The consequences go far beyond merely the loss of two pieces of property. Each satellite weighed more than half a metric ton and was moving at 7.5 kilometers per second. The resulting explosion was catastrophic, generating a massive cloud of cosmic debris—perhaps 100,000 pieces of junk bigger than one centimeter in diameter, estimates David Wright, a space expert at the Union of Concerned Scientists. In one stroke, the accident increased by nearly a third the number of stray objects in the crucial 700-to-900-kilometer band known as low Earth orbit (LEO). The junk cloud will eventually disperse around the entire planet, like a shroud.
The event served as a wake-up call to space planners. Insurance rates for the $18 billion worth of active commercial satellites now in orbit have ticked upwards by 10 to 20 percent since the accident. Governments, too, have grown to rely on networks of satellites to gather intelligence, direct weapons systems, forecast climate and weather changes, monitor agriculture, and operate communications and navigation systems. Experts calculate that debris will now strike one of the 900 active satellites in LEO every two or three years. For the first time, junk is the single biggest risk factor to equipment in some orbits. Among the orbital threats are two former Soviet nuclear reactors. Even the International Space Station may one day be at risk, as debris slowly descends to its 350-kilometer orbit.
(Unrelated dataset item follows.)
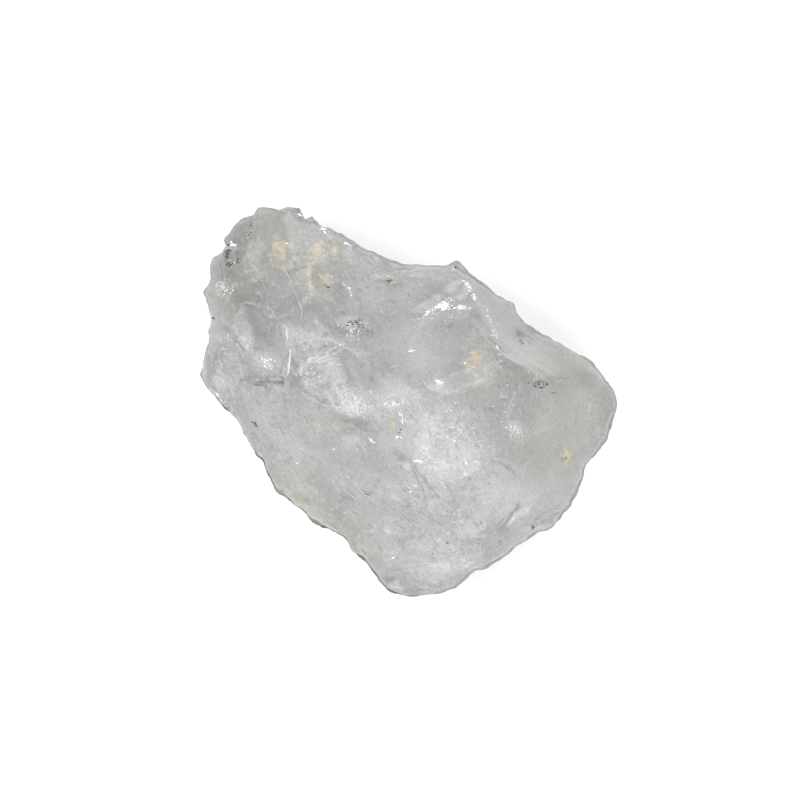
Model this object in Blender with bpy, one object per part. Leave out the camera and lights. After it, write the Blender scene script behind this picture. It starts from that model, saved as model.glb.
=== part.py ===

Many experts now believe that even if all space littering were to stop completely, the number of stray objects would continue to increase for centuries. The reason: debris is now so dense that objects will continue to crash into each other, creating even more objects, expanding the rubbish cloud geometrically. "We've been saying for years that these things are going to happen," says Nicholas Johnson, head of NASA's Orbital Debris Program Office. "Until they happen, it's hard to get people's interest."
NASA engineer Don Kessler predicted the current situation with uncanny accuracy back in 1978. At the time, rockets carrying astronauts or communications satellites would discard upper stages like empty beer cans, often without having completely burned up their fuel. Several rockets exploded spontaneously in orbit, with no immediate consequences except to add to the orbiting debris. Each time an astronaut lost a bolt or a wrench, the object would take its place in the debris cloud. The Soviet Union may have been the most egregious polluter. In the 1970s and '80s, it launched 32 radar satellites, designed to track the positions of U.S. Navy ships, each powered by its own nuclear reactor.
Kessler ran the calculations, and the results came as a surprise. When one object slams into another, he found, they splinter into hundreds of pieces, each moving like a projectile at high speed. "Everybody had had this concept, probably from science fiction, of things floating together in space," he says. "People just hadn't thought about it." By about 2000, he predicted, collisions between satellites would start to outpace other forms of space accidents.
To avert what came to be known in the trade as the Kessler Syndrome, NASA formed its Orbital Debris Program Office, made Kessler the head, and gave him a staff of 20 or so engineers and scientists to tackle the problem. The group, headquartered at the Johnson Space Center in Houston, led a quiet and successful effort to reform the more wasteful practices of spacefaring nations. Now, discarded rocket stages are routinely angled to disintegrate in the atmosphere, or at the very least they're left with empty fuel tanks.